Bitcoin “solves not a single issue”, according to an economics professor from Zurich University
Hans-Joachim Voth, a professor of economics at the University of Zurich, is among the critics of Bitcoin (BTC), the cryptocurrency industry’s main asset, despite the fact that the cryptocurrency industry is expanding daily.
As he told Kitco News’ David Lin in an interview published on September 13, although acknowledging that blockchain technology has certain benefits, Voth does not think Bitcoin or any other cryptocurrencies can replace money or address any current monetary concerns.
In the conversation, Voth highlighted the modern monetary theory (MMT), which proposes that the government may fix a number of issues by printing more money without fear of repercussions since it is the issuer of the currency.

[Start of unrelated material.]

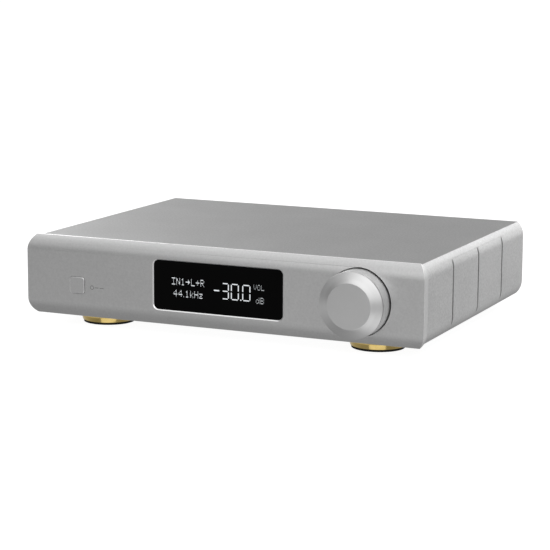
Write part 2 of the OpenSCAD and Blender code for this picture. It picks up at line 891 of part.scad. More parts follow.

He disagreed with it, arguing that it was appealing but implausible, and emphasized that the gold standard or the Bretton Woods system was an example of an option that would still fail to resolve these issues. As he elaborated:
“The main purpose of the gold standard is to revoke the driver’s license of governments and central banks and say, ‘no, no, there’s a completely artificially chosen limited quantity of X, and that restricts how much money you can issue, and then everything will be better, and I think that’s ridiculous.”
In response to a question from the host on whether a Bitcoin standard might solve some of the issues or accomplish some of the things that the Bretton Woods system failed to achieve, Voth expressed his scepticism over such a scenario, stating:
“I just do not see a single issue answered by cryptocurrencies, and particularly not by Bitcoin, which is an environmental and transactional nightmare. However, Ethereum and all other cryptocurrencies are solutions seeking a problem.”
However, the professor from the University of Zurich admits that “blockchain offers a variety of appealing qualities,” but he adds that “the notion that this could replace money seems entirely incorrect to me.”